The two images have clear similarities and differences, and the Warhol Foundation’s lawyers claimed that Warhol, who died in 1987, had so transformed the photographic portrait that it had become a new and original work worthy of its own copyright protection. By a seven-to-two majority, the Supreme Court disagreed, ruling in favour of Goldsmith and claiming that the “purpose and character of” Warhol’s use of Goldsmith’s photograph were identical—portraits for magazine articles about the performer—and that Warhol’s infringement of the photographer’s work had adversely affected her potential licensing income for her image.
Warhol later produced an edition of 15 silkscreen prints of that image, called the Prince Series, which were displayed in exhibitions. There was no ruling by the court on whether or not that series violated Goldsmith’s copyright, although the decision suggested that they would not have done so, because Goldsmith’s photograph and Warhol’s prints were directed at different audiences and markets.
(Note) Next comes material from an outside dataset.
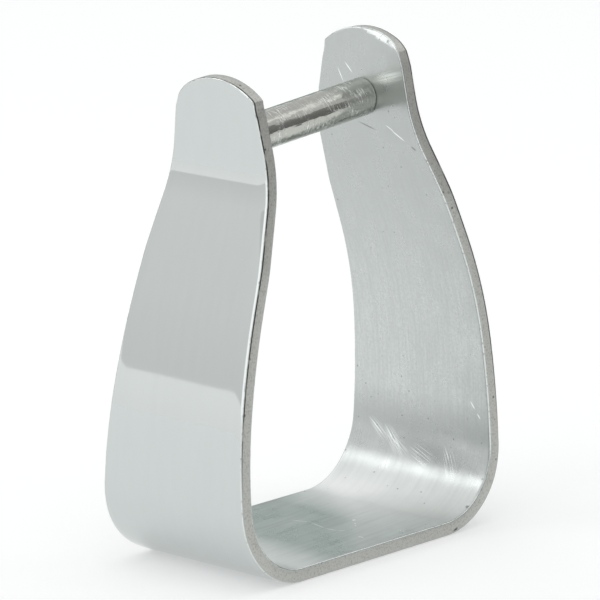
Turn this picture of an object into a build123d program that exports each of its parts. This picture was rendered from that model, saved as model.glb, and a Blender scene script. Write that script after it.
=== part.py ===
from build123d import *
import os
from math import asin, cos, radians, sin, tan

# A stirrup iron of the slanted kind: one wide strip of aluminium bent into a hoop that is open at
# the top, and a round bar across its neck that the stirrup leather hangs on.
# The tread lies flat with its underside on z = 0, and the origin is under the tread's middle.
# +Z is up, X goes from the short branch (-X) to the long one (+X), and the foot goes in along Y.
# Lengths are in millimetres and angles in degrees.

# ---- the strip ----
strip_thickness = 4.76
tread_flat_half = 35.5
bottom_bend_radius = 25.1
neck_bend_radius = 46.0
edge_rounding = 0.6
corner_rounding = 5.0

# ---- the two branches, which the same bends make ----
# A heading is the strip's own direction, seen along Y: 0 runs along the tread, 90 straight up, and
# more than 90 leans in over the tread. Each branch rises from the bottom bend in three gentle
# curves of one length, goes through the neck bend, and ends in a straight ear.
short_branch = {
    "headings": [89.5, 100.4, 107.8, 109.1],
    "ear_heading": 85.0,
    "side_length": 95.8,
    "ear_length": 22.6,
    "taper_height": 103.0,
}
long_branch = {
    "headings": [89.1, 96.8, 112.2, 115.3],
    "ear_heading": 91.7,
    "side_length": 106.6,
    "ear_length": 21.3,
    "taper_height": 114.0,
}

# ---- the strip's width, as half widths either side of its middle ----
tread_half_width = 31.7
neck_half_width = 25.8
ear_corner_half_width = 17.3
taper_start_height = 14.0
taper_start_radius = 180.0
taper_change_radius = 320.0
ear_top_radius = 25.9

# ---- the crossbar and how its ends are held ----
bar_radius = 6.35
bar_height = 143.1
bar_slant = 5.4
spigot_radius = 4.76
weld_depth = 1.6
weld_flare = 1.4

# ---- room for the cuts to run past what they cut ----
cut_margin = 5.0


def strip_runs(branch):
    """Mid-line length and turn of each run, from the tread's middle to past the ear's end."""
    headings = branch["headings"]
    top_heading = headings[-1]
    neck_turn = branch["ear_heading"] - top_heading
    side_run = branch["side_length"] / (len(headings) - 1)
    runs = [(tread_flat_half, 0.0), (bottom_bend_radius * radians(headings[0]), headings[0])]
    for before, after in zip(headings, headings[1:]):
        runs.append((side_run, after - before))
    runs.append((neck_bend_radius * radians(-neck_turn), neck_turn))
    runs.append((branch["ear_length"], 0.0))
    return runs


def strip_line(branch, offset, extra=0.0):
    """Edges of one branch on +X, this far inside the strip's mid-line, and the ear's end point."""
    here = Vector(0, strip_thickness / 2 + offset)
    heading = 0.0
    edges = []
    runs = strip_runs(branch)
    runs[-1] = (runs[-1][0] + extra, 0.0)
    for length, turn in runs:
        forward = Vector(cos(radians(heading)), sin(radians(heading)))
        if turn == 0.0:
            edge = Line(here, here + forward * length)
        else:
            radius = length / radians(abs(turn))
            radius += -offset if turn > 0 else offset
            edge = JernArc(here, forward, radius, turn)
        edges.append(edge)
        here = edge @ 1
        heading += turn
    return edges, here


def ear_point(branch):
    """Middle of the ear's end on the mid-line: how far out it is and how high."""
    end = strip_line(branch, 0.0)[1]
    return end.X, end.Y


def strip_side_view(branch):
    """The strip's section along its length, seen along Y, for one branch on +X."""
    inner, inner_end = strip_line(branch, strip_thickness / 2, cut_margin)
    outer, outer_end = strip_line(branch, -strip_thickness / 2, cut_margin)
    middle = Line(outer[0] @ 0, inner[0] @ 0)
    end = Line(inner_end, outer_end)
    return make_face(Curve() + inner + outer + [middle, end])


def inside_view(branch):
    """All that one branch on +X encloses, seen along Y."""
    inner, inner_end = strip_line(branch, strip_thickness / 2, cut_margin)
    top = Line(inner_end, (0, inner_end.Y))
    middle = Line((0, inner_end.Y), inner[0] @ 0)
    return make_face(Curve() + inner + [top, middle])


def width_view(branch):
    """The strip's outline seen along X: wide tread, tapering sides and a rounded ear top."""
    ear_top = ear_point(branch)[1]
    half_angle = asin(ear_corner_half_width / ear_top_radius)
    corner_height = ear_top - ear_top_radius * (1 - cos(half_angle))
    corner = (ear_corner_half_width, corner_height)
    right = FilletPolyline(
        (tread_half_width, -cut_margin),
        (tread_half_width, taper_start_height),
        (neck_half_width, branch["taper_height"]),
        corner,
        radius=[taper_start_radius, taper_change_radius],
    )
    left = mirror(right, about=Plane.YZ)
    top = ThreePointArc(corner, (0, ear_top), (-corner[0], corner[1]))
    bottom = Line((-tread_half_width, -cut_margin), (tread_half_width, -cut_margin))
    return make_face(Curve() + [right, left, top, bottom])


def side_solid(view, half_depth):
    """A view seen along Y, made solid to the same depth either way."""
    return extrude(Plane.XZ * view, half_depth, both=True)


def blank_branch(branch):
    """One branch on +X with its half of the tread, before the ear's hole."""
    bent = side_solid(strip_side_view(branch), tread_half_width + cut_margin)
    outline = extrude(Plane.YZ * width_view(branch), 2 * (tread_flat_half + bottom_bend_radius))
    return bent & outline


def to_side(shape, branch):
    """The short branch is on -X, so what is modelled on +X is mirrored for it."""
    return mirror(shape, about=Plane.YZ) if branch is short_branch else shape


def runs_through(edge):
    """True for an edge that goes through the strip's thickness, on its cut edge."""
    span = edge @ 1 - edge @ 0
    return abs(span.Y) < 0.01 and abs(span.Z) < 0.01 and edge.length < 2 * strip_thickness


def runs_across(edge):
    """True for a straight edge from one side of the strip to the other, where a bend starts."""
    span = edge @ 1 - edge @ 0
    return abs(span.Y) > 0.99 * edge.length


def round_edges(strip):
    """Ease the ear corners, then every edge between a face of the strip and its cut edge."""
    corners = [edge for edge in strip.edges() if runs_through(edge) and (edge @ 0).Z > bar_height]
    strip = fillet(corners, corner_rounding)
    rims = [edge for edge in strip.edges() if not runs_through(edge) and not runs_across(edge)]
    return fillet(rims, edge_rounding)


def blank_strip():
    """The whole bent strip, before its holes."""
    halves = [to_side(blank_branch(branch), branch) for branch in (short_branch, long_branch)]
    return halves[0] + halves[1]


def bar_plane(branch):
    """A plane in the ear, square to the bar where the bar meets the mid-line, facing outwards."""
    out, up = ear_point(branch)
    side = -1 if branch is short_branch else 1
    rise = side * tan(radians(bar_slant))
    lean = 1 / tan(radians(branch["ear_heading"]))
    distance = (out + lean * (bar_height - up)) / (1 - lean * rise)
    height = bar_height + rise * distance
    return Plane((side * distance, 0, height), z_dir=(side, 0, side * rise))


def spigot(branch):
    """The turned-down end of the bar that fills the ear's hole up to the weld."""
    length = strip_thickness / 2 - weld_depth + strip_thickness
    plane = bar_plane(branch).offset(strip_thickness / 2 - weld_depth)
    return extrude(plane * Circle(spigot_radius), -length)


def weld_tool(branch):
    """The flared mouth of the ear's hole, run past the outer face."""
    depth = weld_depth + 1.0
    plane = bar_plane(branch).offset(strip_thickness / 2 - weld_depth)
    wide = spigot_radius + weld_flare * depth / weld_depth
    return loft([plane * Circle(spigot_radius), plane.offset(depth) * Circle(wide)])


def make_strip(blank):
    """The bent strip with a hole through each ear."""
    for branch in (short_branch, long_branch):
        blank = blank - spigot(branch) - weld_tool(branch)
    return blank


def make_crossbar():
    """The round bar, shaped at each end to the ear it stands against, with its two spigots."""
    middle = Plane((0, 0, bar_height), z_dir=(cos(radians(bar_slant)), 0, sin(radians(bar_slant))))
    reach = tread_flat_half + bottom_bend_radius
    bar = extrude(middle * Circle(bar_radius), reach, both=True)
    insides = [
        to_side(side_solid(inside_view(branch), 2 * bar_radius), branch)
        for branch in (short_branch, long_branch)
    ]
    bar = bar & (insides[0] + insides[1])
    return bar + spigot(short_branch) + spigot(long_branch)


def make_weld(blank, branch):
    """The weld that closes an ear's hole, dressed flush with the ear's outer face."""
    return weld_tool(branch) & blank


def write_part(name, shape):
    """Write one node, named for what it is."""
    shape.label = name
    export_step(shape, "parts/" + name + ".step")


os.makedirs("parts", exist_ok=True)
strip_blank = round_edges(blank_strip())
write_part("stirrup_body", make_strip(strip_blank))
write_part("crossbar", make_crossbar())
write_part("plug_weld_short_side", make_weld(strip_blank, short_branch))
write_part("plug_weld_long_side", make_weld(strip_blank, long_branch))
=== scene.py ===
"""A slanted stirrup iron: one bent aluminium strip and its crossbar, with a small studio."""
from math import asin, atan2, cos, degrees, pi, radians, sin, sqrt

import bpy
from mathutils import Matrix, Vector


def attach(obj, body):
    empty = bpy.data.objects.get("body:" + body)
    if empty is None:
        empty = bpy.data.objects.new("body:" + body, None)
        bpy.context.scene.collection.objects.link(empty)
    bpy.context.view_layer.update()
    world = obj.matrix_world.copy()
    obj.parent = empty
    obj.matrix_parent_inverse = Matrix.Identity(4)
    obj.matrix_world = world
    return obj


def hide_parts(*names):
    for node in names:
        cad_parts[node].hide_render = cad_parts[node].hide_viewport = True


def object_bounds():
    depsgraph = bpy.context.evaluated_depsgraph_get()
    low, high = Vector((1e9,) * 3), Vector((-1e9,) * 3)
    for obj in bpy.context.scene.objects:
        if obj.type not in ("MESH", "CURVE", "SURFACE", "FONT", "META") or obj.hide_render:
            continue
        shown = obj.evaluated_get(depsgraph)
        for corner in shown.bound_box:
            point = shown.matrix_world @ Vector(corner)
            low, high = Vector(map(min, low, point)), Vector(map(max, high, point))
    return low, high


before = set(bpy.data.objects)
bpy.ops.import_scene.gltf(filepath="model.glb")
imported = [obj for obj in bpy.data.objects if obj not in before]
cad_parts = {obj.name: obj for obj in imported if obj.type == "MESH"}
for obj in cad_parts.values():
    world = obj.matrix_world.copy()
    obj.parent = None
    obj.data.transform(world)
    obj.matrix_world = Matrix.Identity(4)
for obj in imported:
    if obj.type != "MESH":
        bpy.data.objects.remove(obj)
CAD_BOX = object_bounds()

bl_info = {
    "name": "Slanted stirrup iron",
    "version": (1, 0, 0),
    "blender": (4, 5, 0),
    "location": "3D View > Sidebar > Stirrup",
    "description": "Bends an aluminium strip into a stirrup, fits its crossbar and lights it",
    "category": "Object",
}

MM = 0.001

# The two branches of the strip. A heading is the strip's own direction in degrees, seen from the
# front: 0 runs along the tread, 90 straight up, and more than 90 leans in over the tread.
# A corner of the ear has its distance from the strip's middle line, and its rounding.
BRANCHES = (
    {
        "side": -1,
        "headings": (89.5, 100.4, 107.8, 109.1),
        "ear_heading": 85.0,
        "side_length": 95.8 * MM,
        "ear_length": 22.6 * MM,
        "taper_height": 103.0 * MM,
        "corners": {"front": (16.8 * MM, 2.5 * MM), "back": (17.3 * MM, 13.0 * MM)},
    },
    {
        "side": 1,
        "headings": (89.1, 96.8, 112.2, 115.3),
        "ear_heading": 91.7,
        "side_length": 106.6 * MM,
        "ear_length": 21.3 * MM,
        "taper_height": 114.0 * MM,
        "corners": {"front": (16.8 * MM, 11.0 * MM), "back": (16.5 * MM, 1.8 * MM)},
    },
)

# Slots of the strip's materials, in the order that its faces use.
SATIN, POLISHED, GROUND, ARRIS, SHADE_LINE = range(5)


# ---------------------------------------------------------------- settings


def length_property(name, description, millimetres):
    """A length that the user can change, with its default in millimetres."""
    return bpy.props.FloatProperty(
        name=name, description=description, default=millimetres * MM, min=0.0, unit="LENGTH"
    )


def angle_property(name, description, angle):
    """An angle that the user can change, with its default in degrees."""
    return bpy.props.FloatProperty(
        name=name, description=description, default=radians(angle), subtype="ANGLE"
    )


def number_property(name, description, value):
    """A plain number that the user can change."""
    return bpy.props.FloatProperty(name=name, description=description, default=value, min=0.0)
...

The Supreme Court’s ruling did not actually compare Goldsmith’s photograph with Warhol’s silkscreens, ignoring the question of whether or not the secondary work Warhol had created was transformative.
“The Supreme Court was not called upon to decide whether the display or sale of Warhol’s physical artwork itself infringed Goldsmith’s photograph,” says Amelia K. Brankov, a lawyer in New York who specialises in art and intellectual property cases. “The takeaway lesson from the Supreme Court’s decision is that the fair use analysis depends significantly on the nature of the follow-on usage of the artwork—is the use in question for commercial licensing? Or is it for non-profit publication or museum exhibition?”
New meanings and messages
The lawsuits against Richard Prince had been expected to involve more of a side-by-side analysis of imagery, perhaps raising fundamental questions about the legality of appropriation art and offering guidance for artists. Megan E. Noh, a partner in the New York law firm Pryor Cashman, says that in both cases the jury would "no doubt also be instructed to assess the so-called ‘transformativeness’ of Prince’s actual New Portraits series works, including their new meaning or message as compared to McNatt’s and Graham’s photographs”.
How does the context change meaning? How much change is required to transform one image into something else? “Basically, it’s a mess for juries and judges to figure out,” Tushnet says. She notes that artists like Prince and others who have found themselves in the same situation will need to articulate in court why they used a particular copyrighted image in their work, identifying what was exemplary, useful or important about it for their artistic goal. If they are not fully able to put their goals into words, they may find the courts unsympathetic.
The need for artists to check with a lawyer first may seem an unwelcome intrusion into the creative process, but Brankov says that the costs of defending against a claim of copyright infringement can be so high that it makes sense to consult an attorney before exhibiting a new work with appropriated material. Many artists “try to negotiate permissions/licenses in advance, reasoning that even if they might win a court case if the usage was challenged, they would rather avoid the risk entirely by dealing with the issue upfront”.